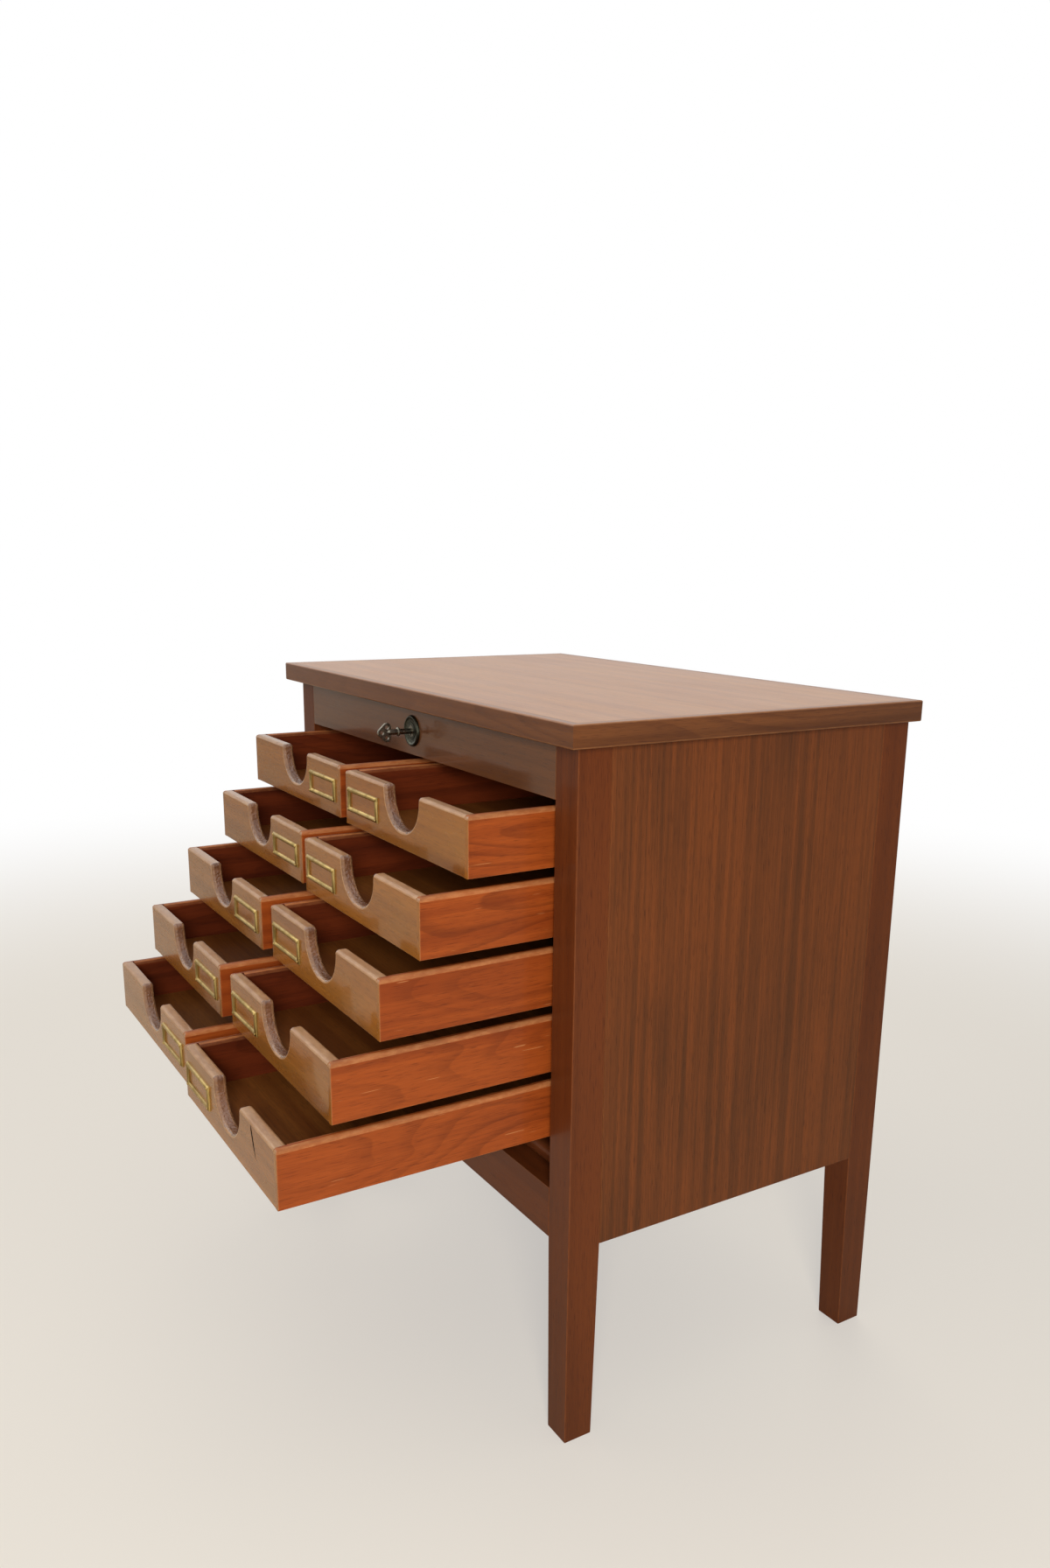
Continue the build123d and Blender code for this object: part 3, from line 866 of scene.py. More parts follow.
@dataclass
class Legs:
    """Four square legs that taper on their inner faces below the panels."""

    finishes: Finishes
    arris: float = 0.9 * MM
    foot_section: float = 30.5 * MM
    taper_height: float = 206 * MM

    def tree(self) -> bpy.types.NodeTree:
        """Build the geometry tree of a leg.

        Returns:
            A tree with inputs for the sections, the heights, the signs of the two inner
            faces and the leg's place.
        """
        s, given = new_tree("tapered_leg", {
            "Low Corner": "Vector", "Section": "Float", "Foot Section": "Float",
            "Height": "Float", "Taper Height": "Float", "Side": "Float", "End": "Float",
            "Timber": "Material"})
        size = s.out("ShaderNodeCombineXYZ", {
            0: given["Section"], 1: given["Section"], 2: given["Height"]})
        post = s.out("GeometryNodeMeshCube", {
            "Size": size, "Vertices X": 2, "Vertices Y": 2, "Vertices Z": 3})
        here = s.out("GeometryNodeInputPosition")
        at = s.add("ShaderNodeSeparateXYZ", {0: here}).outputs
        # the middle ring of the post moves to the height where the taper starts
        half = s.times(given["Height"], 0.5)
        ring = s.math("LESS_THAN", s.math("ABSOLUTE", at[2]), 1 * MM)
        lift = s.times(ring, s.math("SUBTRACT", given["Taper Height"], half))
        # the ring at the floor, near -half, draws in on the two inner faces only
        foot = s.math("LESS_THAN", at[2], s.times(half, -0.9))
        shrink = s.times(foot, s.math("SUBTRACT", given["Section"], given["Foot Section"]))

        def draw_in(value: Socket, sign: Socket) -> Socket:
            """Move the vertices of the inner face outwards, and leave the outer face."""
            inner = s.math("LESS_THAN", s.times(value, sign), 0.0)
            return s.times(s.times(inner, shrink), sign)

        moved = s.out("GeometryNodeSetPosition", {
            "Geometry": post, "Offset": s.out("ShaderNodeCombineXYZ", {
                0: draw_in(at[0], given["Side"]), 1: draw_in(at[1], given["End"]), 2: lift})})
        centre = s.vector("MULTIPLY", size, (0.5, 0.5, 0.5))
        placed = s.out("GeometryNodeTransform", {
            "Geometry": moved, "Translation": s.vector("ADD", centre, given["Low Corner"])})
        return close_tree(s, placed, given["Timber"])

    def build(self) -> None:
        """Make the four legs."""
        tree = self.tree()
        for side_name, side in (("left", -1.0), ("right", 1.0)):
            for end_name, end in (("front", -1.0), ("back", 1.0)):
                node = f"leg_{end_name}_{side_name}"
                low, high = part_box(node)
                shape = grown(f"{node}_post", tree, {
                    "Low Corner": tuple(low), "Section": high.x - low.x,
                    "Foot Section": self.foot_section, "Height": high.z - low.z,
                    "Taper Height": self.taper_height, "Side": side, "End": end,
                    "Timber": self.finishes.leg})
                ease(shape, self.arris, 2,
                     lambda edge: runs(edge, Axis.Z, 0.9) or near(middle(edge).z, 0))
                piece = Piece(f"{node}_timber").put(shape, Axis.Z)
                piece.settle("case", "case_wood", node, self.finishes.leg)


@dataclass
class Case:
    """Panels, rails, boards and the top."""

    finishes: Finishes
    arris: float = 0.5 * MM
    seam: float = 0.25 * MM
    top_arris: float = 1.5 * MM
    nose: float = 7 * MM
    bore_radius: float = 9.05 * MM  # for the barrel of the lock
    bar_slot: float = 4 * MM        # width of the slot for the locking bar
    bar_gap: float = 0.5 * MM       # between the bar and the ends of its slot
    rim: float = 3 * MM             # edges farther in than this belong to a lipping's seam
    upward: float = 0.7             # cosine from which a lipping's face belongs to the top and takes the lighter copy, a painted sheen

    def leg_faces(self) -> Triple:
        """X of the right legs' inner faces, and Y of the two faces that the side lies between."""
        low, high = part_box("leg_front_right")
        return low.x, high.y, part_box("leg_back_right")[0].y

    def panel(self, node: str, grain: Axis, material: Material, tool: Shape | None = None) -> None:
        """Make a plain board in the place of a node, without its tongues and tenons in the legs.

        Args:
            node: The node.
            grain: Direction of the grain.
            material: Its finish.
            tool: A closed shape that is cut out of it.
        """
        low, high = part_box(node)
        inner, front, back = self.leg_faces()
        if node.startswith("side_panel"):
            low.y, high.y = front, back
        else:
            low.x, high.x = -inner, inner
        shape = box_shape(low, high)
        ease(shape, self.arris)
        if tool:
            shape = hollowed(shape, tool)
        piece = Piece(f"{node}_board").put(shape, grain)
        piece.settle("case", "case_wood", node, material)

    def bottom_board(self) -> None:
        """Make the bottom board with its rounded nose, cut out round the legs and the bar."""
        low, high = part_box("bottom_board")
        inner, front, back = self.leg_faces()
        shape = slab_shape([
            (-inner, low.y), (inner, low.y), (inner, front), (high.x, front), (high.x, back),
            (inner, back), (inner, high.y), (-inner, high.y), (-inner, back), (low.x, back),
            (low.x, front), (-inner, front)], Axis.Z, low.z, high.z)
        ease(shape, self.nose, 6,
             lambda edge: runs(edge, Axis.X) and near(middle(edge).y, low.y), 0.5)
        bar_low, bar_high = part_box("locking_bar")
        slot = box_shape((-self.bar_slot / 2, bar_low.y - self.bar_gap, low.z - self.bar_gap),
                         (self.bar_slot / 2, bar_high.y + self.bar_gap, high.z + self.bar_gap))
        piece = Piece("bottom_board_with_nose").put(hollowed(shape, slot), Axis.X)
        piece.settle("case", "case_wood", "bottom_board", self.finishes.leg)

    def top(self) -> None:
        """Make the veneered board of the top."""
        board = box_shape(*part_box("top_panel"))
        ease(board, self.seam, 1, wear=0.4)
        piece = Piece("top_veneered_board").put(board, Axis.X)
        # its finish carries a painted sheen in its lightened colour
        piece.settle("case", "top_wood", "top_panel", self.finishes.top)

    def lippings(self) -> None:
        """Make the four mitred lippings round the top."""
        low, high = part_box("top_lippings")
        panel_low, panel_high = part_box("top_panel")
        outer, inner = rectangle(low.xy, high.xy), rectangle(panel_low.xy, panel_high.xy)
        piece = Piece("top_mitred_lippings")
        woods = self.finishes.lipping, self.finishes.lipping_top
        for index, grain in enumerate((Axis.X, Axis.Y, Axis.X, Axis.Y)):
            after = (index + 1) % 4
            strip = slab_shape([outer[index], outer[after], inner[after], inner[index]],
                               Axis.Z, low.z, high.z)
            across = Axis.Y.value if grain is Axis.X else Axis.X.value
            face = outer[index][across]
            ease(strip, self.top_arris, 3,
                 lambda edge: runs(edge, grain) and near(middle(edge)[across], face))
            ease(strip, self.seam, 1,
                 lambda edge: abs(middle(edge)[across] - face) > self.rim, 0.4)
            piece.put(strip, grain, tag=str(index))
        # upward faces take the lighter copy, a painted sheen; the other faces keep the plain
        # lipping wood
        for facet in piece.body.faces:
            facet.material_index = int(facet.normal.z > self.upward)
        piece.settle("case", "top_wood", "top_lippings", *woods)

    def lock_bore(self) -> Shape:
        """The shape of the bore for the lock in the front rail.

        Returns:
            A new shape.
        """
        low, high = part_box("lock_rosette")
        start, end = low.y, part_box("lock_case")[1].y
        profile = [(0, start), (self.bore_radius, start), (self.bore_radius, end), (0, end)]
        return turned_shape(profile, ((low.x + high.x) / 2, 0, (low.z + high.z) / 2))

    def build(self) -> None:
        """Make every board of the case."""
        for node in ("side_panel_left", "side_panel_right", "back_panel"):
            self.panel(node, Axis.Z, self.finishes.case)
        self.panel("top_front_rail", Axis.X, self.finishes.rail, self.lock_bore())
        self.panel("lower_front_rail", Axis.X, self.finishes.leg)
        self.bottom_board()
        self.top()
        self.lippings()


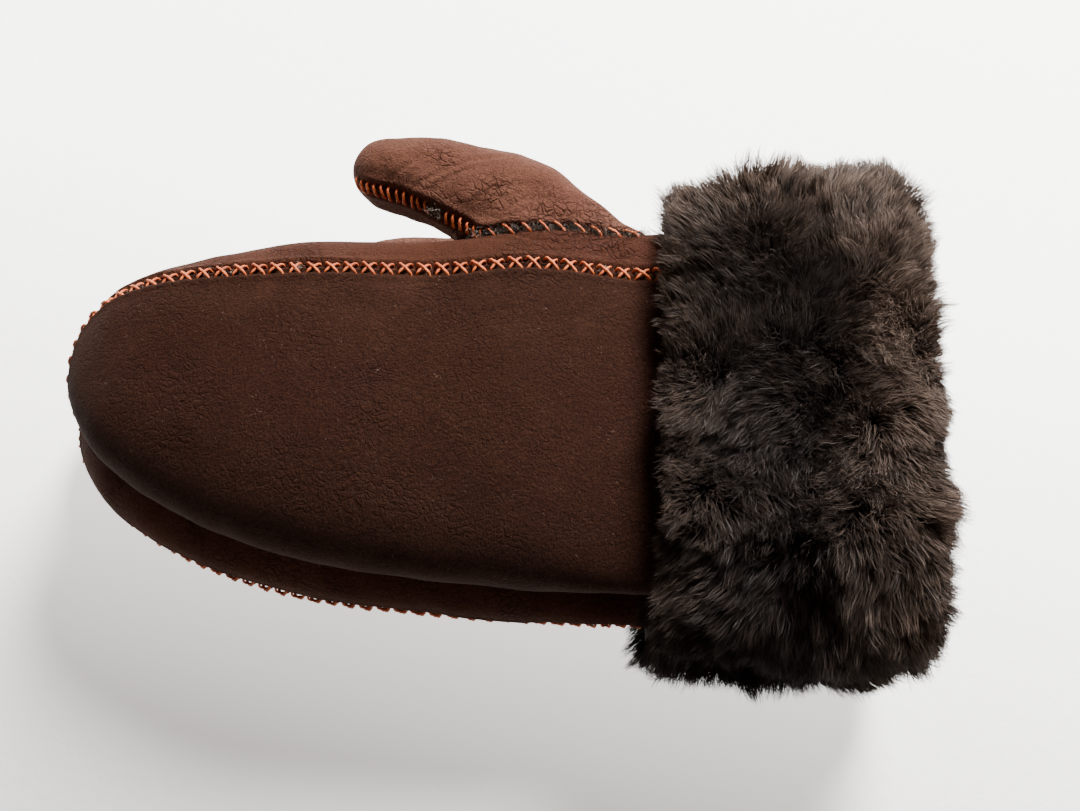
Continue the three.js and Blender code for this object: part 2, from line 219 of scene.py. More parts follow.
def seam_relief(distance):
    """Beside a seam the hide bulges; it dives to the stitches and its cut edges stand up again."""
    ridge = 0.55 * np.exp(-((distance - 3.6) / 1.4) ** 2)
    return ridge - 1.25 * np.exp(-((distance - 1.3) / 1.0) ** 2) - 0.3 * np.exp(-(distance / 0.8) ** 2)


def crease(points, route, depth, width):
    """A fold line pressed into the hide: a sharp furrow with a soft roll on both sides."""
    route = np.array(route, float)
    steps = np.linspace(0, len(route) - 1, 40)
    line = np.stack([np.interp(steps, range(len(route)), route[:, i]) for i in range(2)], -1)
    gap = np.linalg.norm(points[..., None, :2] - line, axis=-1)
    fade = np.sin(math.pi * (gap.argmin(-1) + 1) / 42) ** 0.5
    gap = gap.min(-1)
    roll = 0.4 * np.exp(-((gap - 2.2 * width) / width) ** 2)
    return depth * fade * (roll - np.exp(-(gap / width) ** 2)) * (points[..., 2] > 0)


def across_panel(fine, coarse, reach):
    """Fractions across a sheet, close together near both of its seams."""
    half = [0.0]
    while half[-1] < reach / 2:
        half.append(half[-1] + fine + (coarse - fine) * min(1.0, half[-1] / 14.0))
    half = np.array(half) / half[-1] / 2
    return np.concatenate([half, 1 - half[-2::-1]])


STITCH_PITCH, HOLE_OFFSET = 6.0, 2.3
seams = {side: main_seam(side) for side in FLIP}
seam_trees = {side: tree_of(even_steps(*seams[side], 0.6)[0]) for side in seams}


def hole_tree(places, outward, along, offset):
    """Where the needle went through the hide, on both sides of a seam."""
    sideways = np.cross(outward, along)
    shifted = places - along * STITCH_PITCH / 2
    return tree_of(np.concatenate([shifted + sideways * offset, shifted - sideways * offset]))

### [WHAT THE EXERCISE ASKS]
All lines in the listing above from the line containing "Continue the three.js" to the line containing "return depth *", inclusive, should be retyped exactly; no other lines should appear.

### [TASK SOLUTION]
Continue the three.js and Blender code for this object: part 2, from line 219 of scene.py. More parts follow.
def seam_relief(distance):
    """Beside a seam the hide bulges; it dives to the stitches and its cut edges stand up again."""
    ridge = 0.55 * np.exp(-((distance - 3.6) / 1.4) ** 2)
    return ridge - 1.25 * np.exp(-((distance - 1.3) / 1.0) ** 2) - 0.3 * np.exp(-(distance / 0.8) ** 2)


def crease(points, route, depth, width):
    """A fold line pressed into the hide: a sharp furrow with a soft roll on both sides."""
    route = np.array(route, float)
    steps = np.linspace(0, len(route) - 1, 40)
    line = np.stack([np.interp(steps, range(len(route)), route[:, i]) for i in range(2)], -1)
    gap = np.linalg.norm(points[..., None, :2] - line, axis=-1)
    fade = np.sin(math.pi * (gap.argmin(-1) + 1) / 42) ** 0.5
    gap = gap.min(-1)
    roll = 0.4 * np.exp(-((gap - 2.2 * width) / width) ** 2)
    return depth * fade * (roll - np.exp(-(gap / width) ** 2)) * (points[..., 2] > 0)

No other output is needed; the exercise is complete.